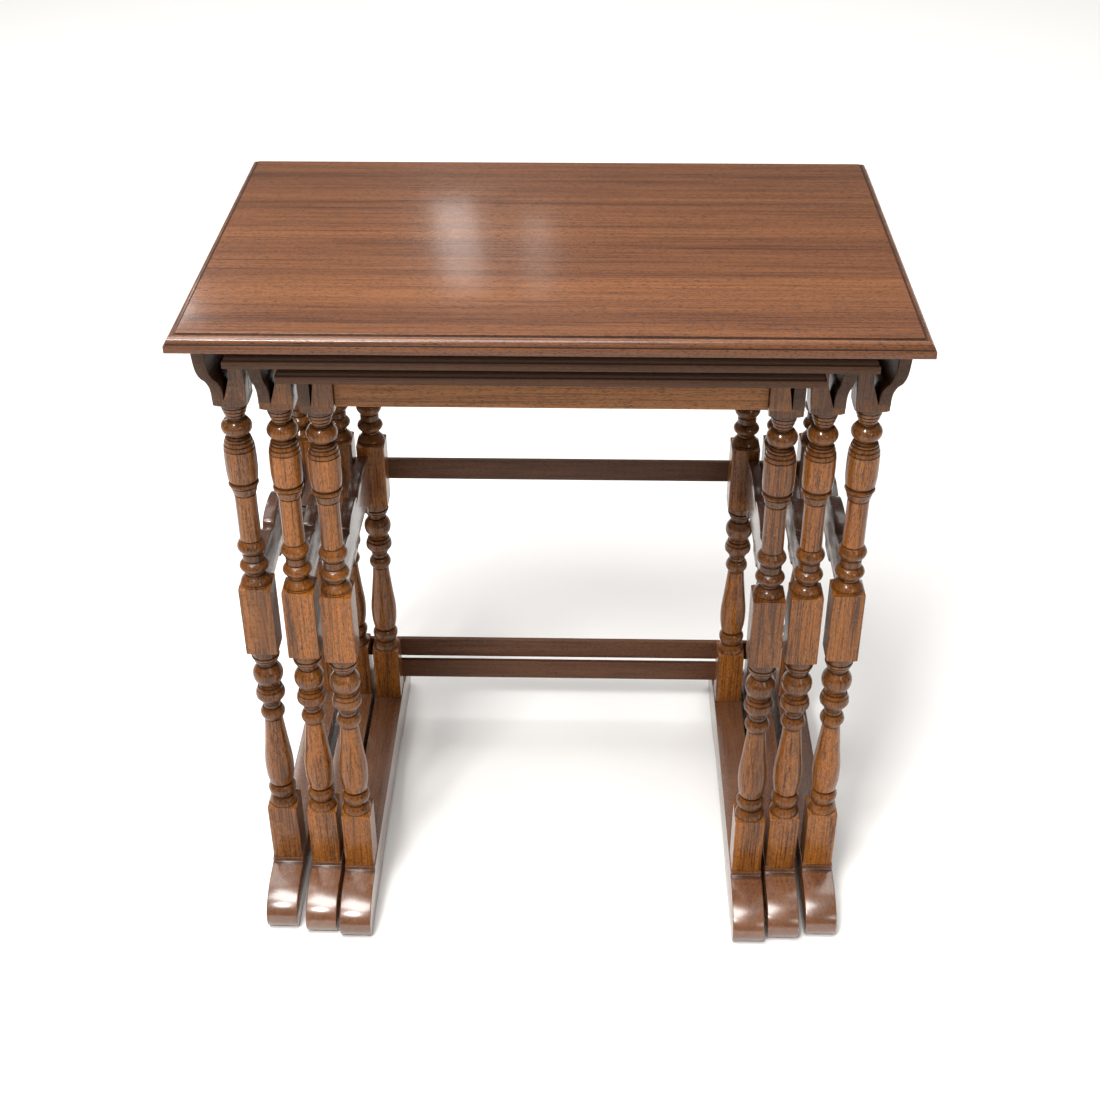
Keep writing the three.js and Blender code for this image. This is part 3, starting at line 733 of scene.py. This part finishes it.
def softbox(name, place, aim, size, watts, colour=(1, 0.98, 0.95)):
    lamp = bpy.data.lights.new(name, "AREA")
    lamp.shape = "RECTANGLE"
    lamp.size, lamp.size_y = size
    lamp.energy, lamp.color = watts, colour
    holder = bpy.data.objects.new(name, lamp)
    holder.location = place
    holder.rotation_euler = (Vector(aim) - Vector(place)).to_track_quat("-Z", "Y").to_euler()
    bpy.context.scene.collection.objects.link(holder)
    return holder


softbox("overhead", (-0.2, -0.1, 3.2), (0, 0, 0), (3.0, 3.0), 14)
softbox("front_high", (-0.5, -0.7, 2.5), (-0.1, 0, 0.2), (1.5, 1.0), 46)
softbox("overhead_back", (0, 2.6, 4.3), (0, 3.6, 0), (6.0, 4.0), 150)
softbox("front_left", (-0.85, -2.2, 2.9), (0, 0, 0.3), (0.7, 0.4), 66)
softbox("front_right", (1.6, -2.6, 1.9), (0, 0, 0.3), (0.8, 0.8), 8)
softbox("window_behind", (-0.38, 2.82, 1.84), (-0.1, 0.05, 0.6), (0.13, 0.75), 1.0)
softbox("window_right", (-0.12, 2.85, 1.95), (0.0, 0.05, 0.6), (0.09, 0.7), 0.3)
softbox("window_left", (-1.32, 2.45, 2.0), (-0.26, -0.1, 0.6), (0.12, 0.3), 1.6)

# %% Camera
# It stands a little right of the middle, above the front edge, and looks down by a third of a
# right angle. Its turn is built from its own right, up and back directions.
LENS = 52.58
STAND = (0.0285, -1.2234, 1.1215)
down, turn_left, tilt = 0.5891, 0.0264, -0.0043
level = Vector((math.cos(turn_left), math.sin(turn_left), 0))
flat_ahead = Vector((-math.sin(turn_left), math.cos(turn_left), 0))
ahead = flat_ahead * math.cos(down) - Vector((0, 0, math.sin(down)))
upright = level.cross(ahead)
right = level * math.cos(tilt) + upright * math.sin(tilt)
up = upright * math.cos(tilt) - level * math.sin(tilt)
camera_data = bpy.data.cameras.new("camera")
camera_data.lens, camera_data.sensor_width = LENS, 36
camera = bpy.data.objects.new("camera", camera_data)
turned = Matrix((right, up, -ahead)).transposed().to_4x4()
camera.matrix_world = Matrix.Translation(STAND) @ turned
bpy.context.scene.collection.objects.link(camera)
bpy.context.scene.camera = camera
bpy.context.scene.view_settings.view_transform = "Standard"
bpy.context.scene.view_settings.exposure = 0.40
__________
Print back all the lines verbatim.

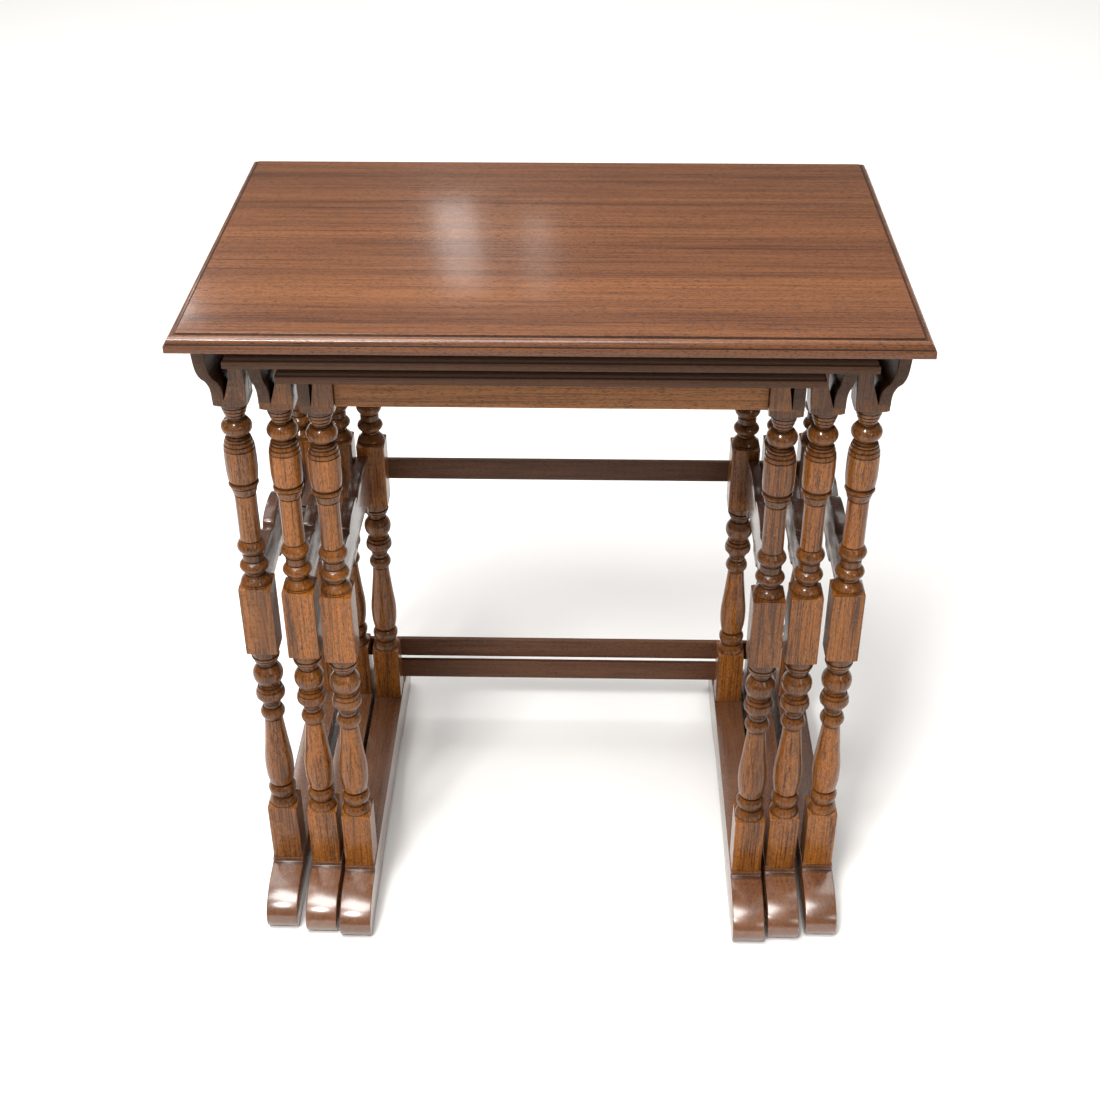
Keep writing the three.js and Blender code for this image. This is part 3, starting at line 733 of scene.py. This part finishes it.
def softbox(name, place, aim, size, watts, colour=(1, 0.98, 0.95)):
    lamp = bpy.data.lights.new(name, "AREA")
    lamp.shape = "RECTANGLE"
    lamp.size, lamp.size_y = size
    lamp.energy, lamp.color = watts, colour
    holder = bpy.data.objects.new(name, lamp)
    holder.location = place
    holder.rotation_euler = (Vector(aim) - Vector(place)).to_track_quat("-Z", "Y").to_euler()
    bpy.context.scene.collection.objects.link(holder)
    return holder


softbox("overhead", (-0.2, -0.1, 3.2), (0, 0, 0), (3.0, 3.0), 14)
softbox("front_high", (-0.5, -0.7, 2.5), (-0.1, 0, 0.2), (1.5, 1.0), 46)
softbox("overhead_back", (0, 2.6, 4.3), (0, 3.6, 0), (6.0, 4.0), 150)
softbox("front_left", (-0.85, -2.2, 2.9), (0, 0, 0.3), (0.7, 0.4), 66)
softbox("front_right", (1.6, -2.6, 1.9), (0, 0, 0.3), (0.8, 0.8), 8)
softbox("window_behind", (-0.38, 2.82, 1.84), (-0.1, 0.05, 0.6), (0.13, 0.75), 1.0)
softbox("window_right", (-0.12, 2.85, 1.95), (0.0, 0.05, 0.6), (0.09, 0.7), 0.3)
softbox("window_left", (-1.32, 2.45, 2.0), (-0.26, -0.1, 0.6), (0.12, 0.3), 1.6)

# %% Camera
# It stands a little right of the middle, above the front edge, and looks down by a third of a
# right angle. Its turn is built from its own right, up and back directions.
LENS = 52.58
STAND = (0.0285, -1.2234, 1.1215)
down, turn_left, tilt = 0.5891, 0.0264, -0.0043
level = Vector((math.cos(turn_left), math.sin(turn_left), 0))
flat_ahead = Vector((-math.sin(turn_left), math.cos(turn_left), 0))
ahead = flat_ahead * math.cos(down) - Vector((0, 0, math.sin(down)))
upright = level.cross(ahead)
right = level * math.cos(tilt) + upright * math.sin(tilt)
up = upright * math.cos(tilt) - level * math.sin(tilt)
camera_data = bpy.data.cameras.new("camera")
camera_data.lens, camera_data.sensor_width = LENS, 36
camera = bpy.data.objects.new("camera", camera_data)
turned = Matrix((right, up, -ahead)).transposed().to_4x4()
camera.matrix_world = Matrix.Translation(STAND) @ turned
bpy.context.scene.collection.objects.link(camera)
bpy.context.scene.camera = camera
bpy.context.scene.view_settings.view_transform = "Standard"
bpy.context.scene.view_settings.exposure = 0.40